I’m finding it difficult to process my grief with the remaining members of my family at home. They are not as warm as my mother was, sometimes lacking empathy, cold or distant, or emotionally unavailable. Sometimes, I feel my thoughts are being read. They don’t feel like family members sometimes, but strangers. Sometimes, it’s different. It is strange. I hope I’m not alone in this it feels very, well, difficult to deal with. I miss the humanity of my mother. She was warm, empathetic and considerate. She died recently, as I explained in an earlier post, of a serious illness. Now, she’s gone, it feels that my rock that I turned to for help, guidance, reassurance, and wisdom, has gone.
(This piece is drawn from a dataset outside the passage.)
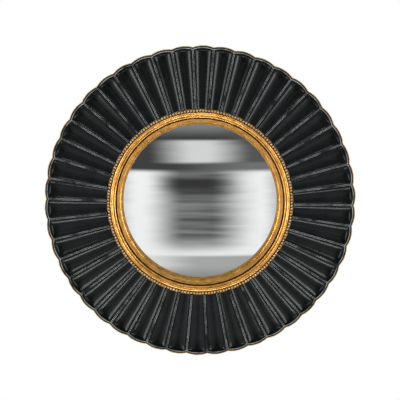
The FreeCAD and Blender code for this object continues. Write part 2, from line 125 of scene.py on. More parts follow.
def patch(name, points, around=True, along=False, crease=35, weld=False):
    """Mesh of quads between the neighbours of a grid of points, or of a stack of grids. Its columns, and
    its rows if along, close on themselves. Edges sharper than crease degrees stay sharp. weld joins the
    points that share one place."""
    rows, columns = points.shape[-3:-1]
    index = np.arange(points.size // 3).reshape(-1, rows, columns)
    if around:
        index = np.concatenate([index, index[:, :, :1]], axis=2)
    if along:
        index = np.concatenate([index, index[:, :1]], axis=1)
    quads = np.stack([index[:, :-1, :-1], index[:, 1:, :-1], index[:, 1:, 1:], index[:, :-1, 1:]], axis=-1)
    mesh = bpy.data.meshes.new(name)
    mesh.from_pydata(points.reshape(-1, 3).tolist(), [], quads.reshape(-1, 4).tolist())
    mesh.shade_smooth()
    mesh.set_sharp_from_angle(angle=math.radians(crease))
    piece = bpy.data.objects.new(name, mesh)
    bpy.context.scene.collection.objects.link(piece)
    if weld:
        piece.modifiers.new("weld", "WELD").merge_threshold = 1e-6
    return piece


def mark(piece, name, values):
    """Stores one number per point of the grid on the mesh."""
    piece.data.attributes.new(name, "FLOAT", "POINT").data.foreach_set("value", np.ravel(values))


def node(tree, kind, *sockets, **settings):
    """Adds a shader node. A socket is (input, value), or (input, output) to link."""
    made = tree.nodes.new("ShaderNode" + kind)
    for key, value in settings.items():
        setattr(made, key, value)
    for key, value in sockets:
        if isinstance(value, bpy.types.NodeSocket):
            tree.links.new(value, made.inputs[key])
        else:
            made.inputs[key].default_value = value
    return made


def rising(tree, value, low, high):
    """0 to 1 as the value goes from low to high."""
    return node(tree, "MapRange", ("Value", value), ("From Min", low), ("From Max", high)).outputs[0]


def cloud(tree, scale, low, high, stretch=(1, 1, 1), detail=4):
    """0 to 1 where a noise on the piece's own coordinates, scale to the metre, goes from low to high."""
    place = node(tree, "Mapping", ("Vector", node(tree, "TexCoord").outputs["Object"]), ("Scale", stretch))
    noise = node(tree, "TexNoise", ("Vector", place.outputs[0]), ("Scale", scale), ("Detail", detail))
    return rising(tree, noise.outputs["Fac"], low, high)


def between(tree, factor, low, high):
    """A number that goes from low to high with the factor."""
    return node(tree, "MapRange", ("Value", factor), ("To Min", low), ("To Max", high)).outputs[0]


def sums(tree, operation, first, second):
    """Adds, multiplies or compares two numbers, and keeps the result from 0 to 1."""
    return node(tree, "Math", (0, first), (1, second), operation=operation, use_clamp=True).outputs[0]


def tint(tree, factor, low, high):
    """A colour that goes from low to high with the factor. Either may be a colour or an output."""
    ends = [end if isinstance(end, bpy.types.NodeSocket) else (*end, 1) for end in (low, high)]
    return node(tree, "Mix", (0, factor), (6, ends[0]), (7, ends[1]), data_type="RGBA").outputs[2]


def stored(tree, name):
    """A number that mark stored on the mesh."""
    return node(tree, "Attribute", attribute_name=name).outputs["Fac"]


def coat(name, build, **constants):
    """Material of one Principled shader. build(tree) gives its linked inputs and constants the rest."""
    made = bpy.data.materials.new(name)
    made.use_nodes = True
    tree = made.node_tree
    shader = tree.nodes["Principled BSDF"]
    for key, value in constants.items():
        shader.inputs[key.replace("_", " ")].default_value = value
    for key, value in build(tree).items():
        tree.links.new(value, shader.inputs[key.replace("_", " ")])
    return made


def dents(tree, height, depth):
    """Normal of a bump that is depth metres deep."""
    return node(tree, "Bump", ("Height", height), ("Distance", depth), ("Strength", 1.0)).outputs[0]


def wear(piece, material, body, stands_for):
    """Gives a piece its material, in a slot of its own, and its body, and hides the CAD node that it stands
    for.
    """
    piece.data.materials.append(material)
    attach(piece, body)
    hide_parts(stands_for)


bronze_bright, bronze_deep = (0.46, 0.30, 0.125), (0.14, 0.082, 0.034)
black_bright, black_deep = (0.0084, 0.0106, 0.0108), (0.0048, 0.0064, 0.0065)
# Grey of the painted highlight: thin lines that stand in for the glint of the lacquer on the edges of the
# scoops.
painted_highlight_grey = (0.46, 0.47, 0.46)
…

I feel lost and anxious,
Hi @Gerarde,
Thank you so much for sharing this with the community I’m sure someone will be along to offer their support, but I just wanted to let you know that you have been heard and you are not alone.
Take good care,
Naoise
Your life has changed much with the loss of your mother
No wonder you feel anxious with out this so important loving person in your life
I know I felt devastated
Even now 41 years later I feel sorry for you after knowing how hard it can be
If you can find one other person who can share this with you it won’t matter if they are not family
Sometimes people protect themselves from painful feelings and it comes across as cold
Take care xx
Hi @Naoise,
Thank you. It is comforting to know others understand me. There must be people out there that can help.
Hi @Redsquirril25,
Thank you for sharing that me. As you say we can find people who will care or show more understanding without them being family members.